Trained as a comparatist, he held prominent positions, including Professor of Persian at Institut national des langues et civilisations orientales (INALCO), Director of the Institut Français de Recherche en Iran, and Vice President for Research at INALCO.

Balaÿ returned to the Institut Français de Recherches en Iran to direct it from 1998 to 2003. Upon his return to France, he managed the Persian section at INALCO and became involved in the development of comparative literary studies and translation.

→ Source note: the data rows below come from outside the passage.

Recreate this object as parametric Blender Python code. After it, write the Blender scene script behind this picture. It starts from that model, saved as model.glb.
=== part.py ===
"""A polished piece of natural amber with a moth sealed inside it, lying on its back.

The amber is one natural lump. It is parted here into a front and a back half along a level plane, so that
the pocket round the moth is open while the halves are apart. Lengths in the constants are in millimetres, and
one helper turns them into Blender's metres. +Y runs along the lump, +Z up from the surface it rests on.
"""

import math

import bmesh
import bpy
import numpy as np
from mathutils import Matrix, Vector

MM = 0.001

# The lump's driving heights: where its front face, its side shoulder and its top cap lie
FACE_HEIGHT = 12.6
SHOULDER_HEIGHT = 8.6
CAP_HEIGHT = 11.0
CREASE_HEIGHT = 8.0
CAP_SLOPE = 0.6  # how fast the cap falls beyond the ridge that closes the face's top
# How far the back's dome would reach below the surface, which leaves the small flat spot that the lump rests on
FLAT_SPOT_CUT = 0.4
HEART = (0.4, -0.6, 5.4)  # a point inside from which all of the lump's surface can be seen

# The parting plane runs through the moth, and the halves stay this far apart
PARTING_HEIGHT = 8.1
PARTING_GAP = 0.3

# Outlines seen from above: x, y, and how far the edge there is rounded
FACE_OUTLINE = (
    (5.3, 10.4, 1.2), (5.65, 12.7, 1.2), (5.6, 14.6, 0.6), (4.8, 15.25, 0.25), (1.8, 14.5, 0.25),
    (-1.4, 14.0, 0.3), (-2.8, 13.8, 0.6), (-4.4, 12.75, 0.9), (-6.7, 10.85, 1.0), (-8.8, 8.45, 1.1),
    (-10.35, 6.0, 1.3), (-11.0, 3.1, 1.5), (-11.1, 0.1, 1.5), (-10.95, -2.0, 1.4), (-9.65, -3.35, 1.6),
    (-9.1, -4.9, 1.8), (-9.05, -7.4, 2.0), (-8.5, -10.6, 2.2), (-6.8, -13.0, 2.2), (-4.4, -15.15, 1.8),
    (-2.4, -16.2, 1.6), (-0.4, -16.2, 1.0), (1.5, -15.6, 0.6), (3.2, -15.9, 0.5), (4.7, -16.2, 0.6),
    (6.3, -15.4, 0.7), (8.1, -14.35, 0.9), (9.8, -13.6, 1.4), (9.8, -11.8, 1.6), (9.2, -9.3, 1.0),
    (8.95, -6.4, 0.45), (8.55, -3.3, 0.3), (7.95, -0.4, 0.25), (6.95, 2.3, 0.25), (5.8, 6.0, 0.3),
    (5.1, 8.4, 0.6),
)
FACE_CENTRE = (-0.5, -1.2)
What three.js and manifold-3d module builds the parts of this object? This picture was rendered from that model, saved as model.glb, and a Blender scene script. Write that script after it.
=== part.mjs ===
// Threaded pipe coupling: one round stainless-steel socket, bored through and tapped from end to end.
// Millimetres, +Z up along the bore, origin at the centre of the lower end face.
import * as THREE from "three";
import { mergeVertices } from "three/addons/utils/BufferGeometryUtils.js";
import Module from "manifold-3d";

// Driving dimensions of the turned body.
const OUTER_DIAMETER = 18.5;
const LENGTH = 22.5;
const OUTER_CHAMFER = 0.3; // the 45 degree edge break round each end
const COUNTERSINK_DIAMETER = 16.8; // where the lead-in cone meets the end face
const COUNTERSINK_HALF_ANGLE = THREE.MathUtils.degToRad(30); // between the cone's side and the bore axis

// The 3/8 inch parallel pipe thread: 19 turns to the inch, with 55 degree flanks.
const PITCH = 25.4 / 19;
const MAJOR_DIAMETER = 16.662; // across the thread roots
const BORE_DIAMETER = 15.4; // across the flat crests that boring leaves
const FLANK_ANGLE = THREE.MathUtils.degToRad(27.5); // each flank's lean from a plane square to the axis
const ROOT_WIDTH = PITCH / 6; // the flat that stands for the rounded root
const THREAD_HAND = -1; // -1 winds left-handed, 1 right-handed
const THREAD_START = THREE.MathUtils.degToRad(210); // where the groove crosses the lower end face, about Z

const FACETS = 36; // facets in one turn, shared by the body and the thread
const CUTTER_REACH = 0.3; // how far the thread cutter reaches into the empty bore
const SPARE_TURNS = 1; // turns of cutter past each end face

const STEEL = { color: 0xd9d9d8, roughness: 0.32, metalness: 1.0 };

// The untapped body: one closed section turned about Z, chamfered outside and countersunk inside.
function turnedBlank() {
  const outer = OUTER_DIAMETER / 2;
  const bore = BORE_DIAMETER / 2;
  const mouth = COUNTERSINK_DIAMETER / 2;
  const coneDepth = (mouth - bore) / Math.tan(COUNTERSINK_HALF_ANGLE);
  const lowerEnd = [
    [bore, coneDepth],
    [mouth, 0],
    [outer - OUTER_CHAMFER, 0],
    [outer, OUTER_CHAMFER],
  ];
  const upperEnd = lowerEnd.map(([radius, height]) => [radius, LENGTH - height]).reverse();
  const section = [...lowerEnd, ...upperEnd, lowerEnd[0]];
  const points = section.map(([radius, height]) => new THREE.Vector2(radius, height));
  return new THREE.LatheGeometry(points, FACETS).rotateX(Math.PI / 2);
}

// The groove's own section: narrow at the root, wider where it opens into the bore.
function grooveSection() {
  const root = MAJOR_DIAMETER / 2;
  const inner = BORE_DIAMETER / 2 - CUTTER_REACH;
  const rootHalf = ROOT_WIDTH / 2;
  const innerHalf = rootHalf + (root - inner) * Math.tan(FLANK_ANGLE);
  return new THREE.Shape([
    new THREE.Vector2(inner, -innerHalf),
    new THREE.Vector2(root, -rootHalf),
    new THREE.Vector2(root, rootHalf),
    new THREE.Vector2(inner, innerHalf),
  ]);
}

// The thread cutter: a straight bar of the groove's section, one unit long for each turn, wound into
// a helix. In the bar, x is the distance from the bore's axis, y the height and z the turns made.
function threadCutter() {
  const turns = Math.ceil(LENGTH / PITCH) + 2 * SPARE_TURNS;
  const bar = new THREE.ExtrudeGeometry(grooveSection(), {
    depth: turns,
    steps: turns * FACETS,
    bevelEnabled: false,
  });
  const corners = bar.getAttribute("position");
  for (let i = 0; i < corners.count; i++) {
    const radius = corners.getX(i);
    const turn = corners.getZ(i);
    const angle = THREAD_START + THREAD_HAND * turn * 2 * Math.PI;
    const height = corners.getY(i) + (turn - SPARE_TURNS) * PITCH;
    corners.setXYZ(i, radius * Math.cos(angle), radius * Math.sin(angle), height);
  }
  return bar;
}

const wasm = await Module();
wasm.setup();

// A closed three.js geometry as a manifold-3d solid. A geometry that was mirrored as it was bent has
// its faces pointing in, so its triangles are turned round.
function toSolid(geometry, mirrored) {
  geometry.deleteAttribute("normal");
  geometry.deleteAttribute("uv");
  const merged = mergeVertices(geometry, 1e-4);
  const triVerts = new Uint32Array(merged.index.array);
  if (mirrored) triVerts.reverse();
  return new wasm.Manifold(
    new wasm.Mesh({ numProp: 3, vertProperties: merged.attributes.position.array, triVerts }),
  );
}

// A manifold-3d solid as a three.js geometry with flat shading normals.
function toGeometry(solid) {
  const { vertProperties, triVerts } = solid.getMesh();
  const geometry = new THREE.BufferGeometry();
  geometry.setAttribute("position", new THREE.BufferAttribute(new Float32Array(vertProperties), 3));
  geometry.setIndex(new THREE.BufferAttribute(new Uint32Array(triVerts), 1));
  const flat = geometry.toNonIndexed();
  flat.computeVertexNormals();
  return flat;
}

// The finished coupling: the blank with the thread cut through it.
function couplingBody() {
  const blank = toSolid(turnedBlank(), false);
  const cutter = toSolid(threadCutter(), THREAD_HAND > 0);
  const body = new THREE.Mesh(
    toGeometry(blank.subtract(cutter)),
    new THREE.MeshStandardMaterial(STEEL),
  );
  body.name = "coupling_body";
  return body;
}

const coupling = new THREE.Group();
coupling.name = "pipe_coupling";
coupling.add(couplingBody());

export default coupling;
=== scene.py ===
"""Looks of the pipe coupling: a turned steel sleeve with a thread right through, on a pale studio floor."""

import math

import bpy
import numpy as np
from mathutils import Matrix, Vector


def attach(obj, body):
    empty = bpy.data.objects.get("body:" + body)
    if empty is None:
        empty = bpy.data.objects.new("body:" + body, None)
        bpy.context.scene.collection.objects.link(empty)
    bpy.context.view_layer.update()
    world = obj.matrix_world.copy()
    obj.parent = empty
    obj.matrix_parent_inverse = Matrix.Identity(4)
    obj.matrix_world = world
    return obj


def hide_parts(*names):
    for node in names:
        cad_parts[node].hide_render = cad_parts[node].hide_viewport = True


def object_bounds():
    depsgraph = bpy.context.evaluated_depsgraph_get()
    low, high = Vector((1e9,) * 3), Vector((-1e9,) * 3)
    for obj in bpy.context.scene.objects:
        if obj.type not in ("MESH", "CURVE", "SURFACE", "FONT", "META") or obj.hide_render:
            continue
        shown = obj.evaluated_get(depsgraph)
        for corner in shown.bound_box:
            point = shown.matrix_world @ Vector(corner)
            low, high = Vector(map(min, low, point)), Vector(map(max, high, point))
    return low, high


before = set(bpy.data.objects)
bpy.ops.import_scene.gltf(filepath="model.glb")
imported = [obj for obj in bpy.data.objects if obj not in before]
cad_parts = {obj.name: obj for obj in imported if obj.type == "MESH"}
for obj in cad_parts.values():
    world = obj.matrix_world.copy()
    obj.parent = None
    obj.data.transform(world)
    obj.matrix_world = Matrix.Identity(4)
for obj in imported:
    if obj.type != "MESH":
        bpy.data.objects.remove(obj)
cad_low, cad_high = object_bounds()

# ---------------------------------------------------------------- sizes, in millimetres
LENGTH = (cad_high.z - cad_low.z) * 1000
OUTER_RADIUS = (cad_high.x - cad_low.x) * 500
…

He led a team of researchers in world literature and contributed to the creation of a Master's degree dedicated to these disciplines, LITTOR (2010-2014). Serving as Vice-Chairman of the Scientific Advisory Board alongside Gilles Delouche, Balaÿ headed the Doctoral School from 2010 to 2011, bringing his rigor and integrity to the research at INALCO until his retirement in 2014.

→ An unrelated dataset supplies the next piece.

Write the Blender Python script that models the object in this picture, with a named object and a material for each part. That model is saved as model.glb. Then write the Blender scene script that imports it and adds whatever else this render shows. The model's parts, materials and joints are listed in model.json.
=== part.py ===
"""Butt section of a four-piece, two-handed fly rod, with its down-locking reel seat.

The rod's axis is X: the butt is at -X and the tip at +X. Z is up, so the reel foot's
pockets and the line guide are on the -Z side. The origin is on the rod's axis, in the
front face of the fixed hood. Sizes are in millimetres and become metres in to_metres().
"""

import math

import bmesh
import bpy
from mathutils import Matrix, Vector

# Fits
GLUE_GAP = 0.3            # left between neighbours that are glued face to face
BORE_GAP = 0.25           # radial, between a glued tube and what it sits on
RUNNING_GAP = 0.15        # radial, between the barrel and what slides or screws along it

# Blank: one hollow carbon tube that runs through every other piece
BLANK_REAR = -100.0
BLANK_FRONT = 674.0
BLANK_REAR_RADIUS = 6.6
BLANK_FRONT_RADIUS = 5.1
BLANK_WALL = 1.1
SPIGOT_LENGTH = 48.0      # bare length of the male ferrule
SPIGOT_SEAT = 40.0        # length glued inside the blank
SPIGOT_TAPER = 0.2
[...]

He published two significant books reflecting his dedication to sharing his experience: "Les Lectures persanes" in collaboration with Amir Moghani, which offered translations of extracts from the most significant texts of Iranian literature and a reflection on the evolution of this prose from the late 19th to the 21st century, and "La crise de la conscience iranienne. Histoire de la prose persane moderne (1800-1980)", the first history of modern Persian literature published in France, establishing a vital discipline in Iranian studies.

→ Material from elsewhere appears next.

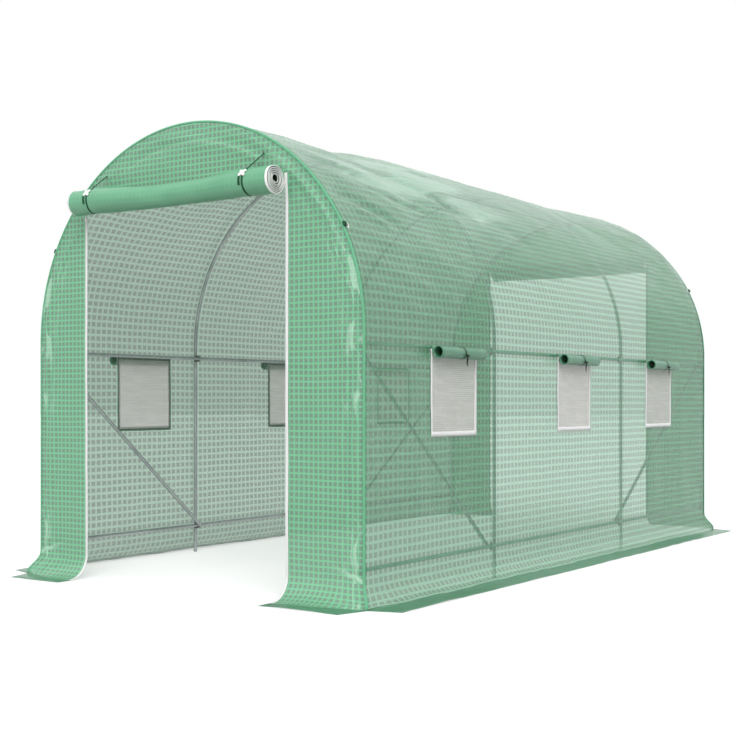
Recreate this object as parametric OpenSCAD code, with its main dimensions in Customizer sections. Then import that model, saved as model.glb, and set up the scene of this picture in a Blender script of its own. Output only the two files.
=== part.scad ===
// Walk-in polytunnel greenhouse: a galvanised tube frame under a cover of reinforced film.
// The cover's side walls turn out at the foot into a ground skirt, both end doors are rolled up
// and strapped, and every side window has its flap rolled up above a mesh pane.
// The origin is on the ground under the middle of the tunnel. -Y is the front door, +Z is up.

/* [Tunnel] */
// Width over the covered side walls
tunnel_w = 2000; // [1600:10:3000]
// Length over the two covered ends
tunnel_l = 4080; // [3400:10:6000]
// Height of the straight walls, where the arch springs
wall_h = 1170; // [950:5:1600]
// Thickness that the film is drawn with
film_t = 4; // [2:0.5:6]

/* [Ground skirt] */
// Radius of the bend between wall and ground
skirt_bend_r = 110; // [60:1:150]
// How far the skirt reaches out from the wall
skirt_reach = 190; // [160:1:400]

/* [Frame] */
// Outside diameter of every frame tube
tube_d = 19; // [16:0.5:32]
// Height of the upper side rails
side_rail_z = 1120; // [900:5:1500]
// Height of the base rails
base_rail_z = 156; // [130:1:400]
// Distance from the front face to the second hoop
second_hoop = 1150; // [900:10:1500]
// Distance from the front face to the third hoop
third_hoop = 2700; // [2000:10:3100]
// Wall of a clamp block past the tubes that it joins
clamp_margin = 8; // [4:1:14]

/* [Doors] */
// Width of each door opening
door_w = 1240; // [800:10:1400]
// Height of each door opening
door_h = 1840; // [1500:10:1880]
// Sideways place of the doors, off the middle of the end wall
door_shift = -40; // [-80:5:80]
// Diameter of the rolled door
door_roll_d = 130; // [80:1:150]
// Length of the rolled door
door_roll_l = 1236; // [800:2:1400]
// Height of the rolled door's middle
door_roll_z = 1840; // [1500:5:1870]
// Width of the zip tape
zip_w = 14; // [8:1:30]
// Thickness of the zip tape
zip_t = 1.5; // [1:0.5:3]
// Height of the zip's upper end
zip_top = 1875; // [1600:5:1900]

/* [Door straps] */
// Width of a strap
strap_w = 14; // [10:1:40]
// Thickness of a strap
strap_t = 2; // [1:0.5:3]
// Height where a strap is sewn to the end wall
strap_top = 1980; // [1950:5:2020]
// Places of the two straps along the roll, from its middle
strap_places = [-495, 475]; // [-560:5:560]
// Sideways slant of a strap between its stitching and the roll
strap_slant = 25; // [0:5:100]
// Buckle width, depth and height
buckle_size = [36, 7, 36]; // [5:1:50]
// Angle of a buckle above the front of the roll
buckle_tilt = 35; // [0:5:80]

/* [Windows] */
// Width of a window opening
window_w = 394; // [300:1:600]
// Height of a window opening
window_h = 380; // [250:5:450]
// Height of the window's lower edge
window_sill = 722; // [450:1:730]
// Places of the window middles, from the front face
window_places = [746, 2043, 3260]; // [400:1:3600]
// Width of the border tape on each side of the window's edge
border_w = 11; // [5:1:20]
// Thickness of the border tape
border_t = 2; // [1:0.5:3]
// Diameter of a rolled window flap
window_roll_d = 56; // [30:1:70]
// Length of a rolled window flap
window_roll_l = 410; // [350:5:650]
// Height of a rolled flap's middle
window_roll_z = 1098; // [1080:1:1150]

/* [Window ties] */
// Width of a tie
tie_w = 10; // [5:1:20]
// Thickness of a tie
tie_t = 1.5; // [1:0.5:3]
// Diameter of the knot
tie_knot_d = 14; // [8:1:20]
// Length of the hanging tails below the knot
tie_tail = 30; // [10:1:60]
// Place of a tie along its rolled flap, from the flap's middle
tie_place = 0; // [-150:5:150]

/* [Guy rings] */
// Inside diameter of a guy ring's bow
guy_ring_d = 24; // [12:1:30]
// Wire diameter of a guy ring
guy_wire_d = 5; // [2:0.5:6]
// Height of the guy rings on the shoulders
guy_ring_z = 1627; // [1200:1:1900]
// Distance from an end wall to the straight side of its guy rings
guy_ring_place = 20; // [10:1:40]

/* [Hidden] */
$fn = 64;

// Running clearance between pieces that touch on the real tunnel
clear = 0.3;

half_w = tunnel_w / 2;
half_l = tunnel_l / 2;
tube_r = tube_d / 2;
groove_r = tube_r + clear;
// Two tubes that cross lie side by side, this far apart
tube_step = tube_d + clear;

// The frame stands just inside the film
leg_x = half_w - film_t - clear - tube_r;
rail_x = leg_x - tube_step;
brace_x = rail_x - tube_step;
hoop_top_z = wall_h + leg_x;
ridge_z = hoop_top_z - tube_step;
end_hoop = film_t + clear + tube_r;
hoop_places = [end_hoop, second_hoop, third_hoop, tunnel_l - end_hoop];
rail_l = tunnel_l - 2 * (film_t + clear);
clamp_half = tube_r + clamp_margin;
// A clamp block on an end hoop stops at the end film
clamp_front = min(clamp_half, end_hoop - film_t - clear);
clamp_y = clamp_half + clamp_front;

// The walls end where the bend of the skirt starts
skirt_top = skirt_bend_r + film_t;

door_left = door_shift - door_w / 2;
door_right = door_shift + door_w / 2;
door_roll_r = door_roll_d / 2;
strap_r = door_roll_r + clear + strap_t;
// A strap joins its loop where the loop has curved half a thickness away from the wall
strap_lap = sqrt(strap_r * strap_r - (strap_r - strap_t / 2) * (strap_r - strap_t / 2));
door_roll_y = -half_l - clear - strap_r;

window_roll_r = window_roll_d / 2;
tie_r = window_roll_r + clear + tie_t;
window_face_x = half_w + clear + border_t;
window_roll_x = window_face_x + clear + tie_r;

// The rings lie on the roof, this far from the arch's axis and this far around it from the top
guy_ring_r = half_w + clear + guy_wire_d / 2;
guy_turn = acos((guy_ring_z - wall_h) / guy_ring_r);

// Turns distances from the front face into places along the tunnel
function along(d) = d - half_l;

// A straight tube from one point to another
module tube_between(a, b) {
    v = b - a;
    length = norm(v);
    tilt = acos(v[2] / length);
    turn = atan2(v[1], v[0]);
    translate(a) rotate([0, tilt, turn]) cylinder(r = tube_r, h = length);
}

module right_and_left() {
    children();
    mirror([1, 0, 0]) children();
}

module front_and_rear() {
    children();
    mirror([0, 1, 0]) children();
}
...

Balaÿ died on 31 July 2022.

== Major works ==

- Aux sources de la nouvelle persane (ADPF, 1983)
- La genèse du roman persan moderne (Ifri-Moïn, Tehran, 1998)
- Manuel de persan (L'Asiathèque, 1997)
- Lectures persanes (L'Asiathèque, 2015)
- La crise de la conscience iranienne. Histoire de la prose persane moderne (1800-1980) (Paris, Harmattan, 2017)

=== Translations ===

- Mahmoud Dowlatabadi, Le Colonel. Paris: Buchet-Chastel, 2012.
- Houshang Golshiri, Chronique de la victoire des mages, translation, notes, and afterword by Christophe Balaÿ. Paris: L’Inventaire, 1997. [Original title: فتحنامهٔ مغان]
- Houshang Golshiri [attributed to], Le Roi des noir-vêtus, translation from Persian, notes, and afterword by Christophe Balaÿ; preface by Reza. Paris: L’Inventaire, 2002.
- Sadegh Hedayat, L’Homme qui tua son désir: récits, translated from Persian by Christophe Balaÿ, Gilbert Lazard, and Dominique Orpillard. Paris: Phébus, 1998.
- Yadollah Royaï, Versées labiales, ed. Tarabuste, 2013.
- Yadollah Royaï, Signatures. Rennes: Dana, 2001.
- Zoyâ Pirzâd, Comme tous les après-midi. Cadeilhan: Zulma, 2007.
- Zoyâ Pirzâd, On s’y fera. Cadeilhan: Zulma, 2007; reissued by Librairie générale française, 2009.
- Zoyâ Pirzâd, Un jour avant Pâques. Cadeilhan: Zulma, 2008; reissued by Librairie générale française, 2010.
- Zoyâ Pirzâd, Le Goût âpre des kakis. Cadeilhan: Zulma, 2009; Paris: Hachette, 2012.
- Zoyâ Pirzâd, C’est moi qui éteins les lumières. Cadeilhan: Zulma, 2011; reissued by the same publisher, 2013.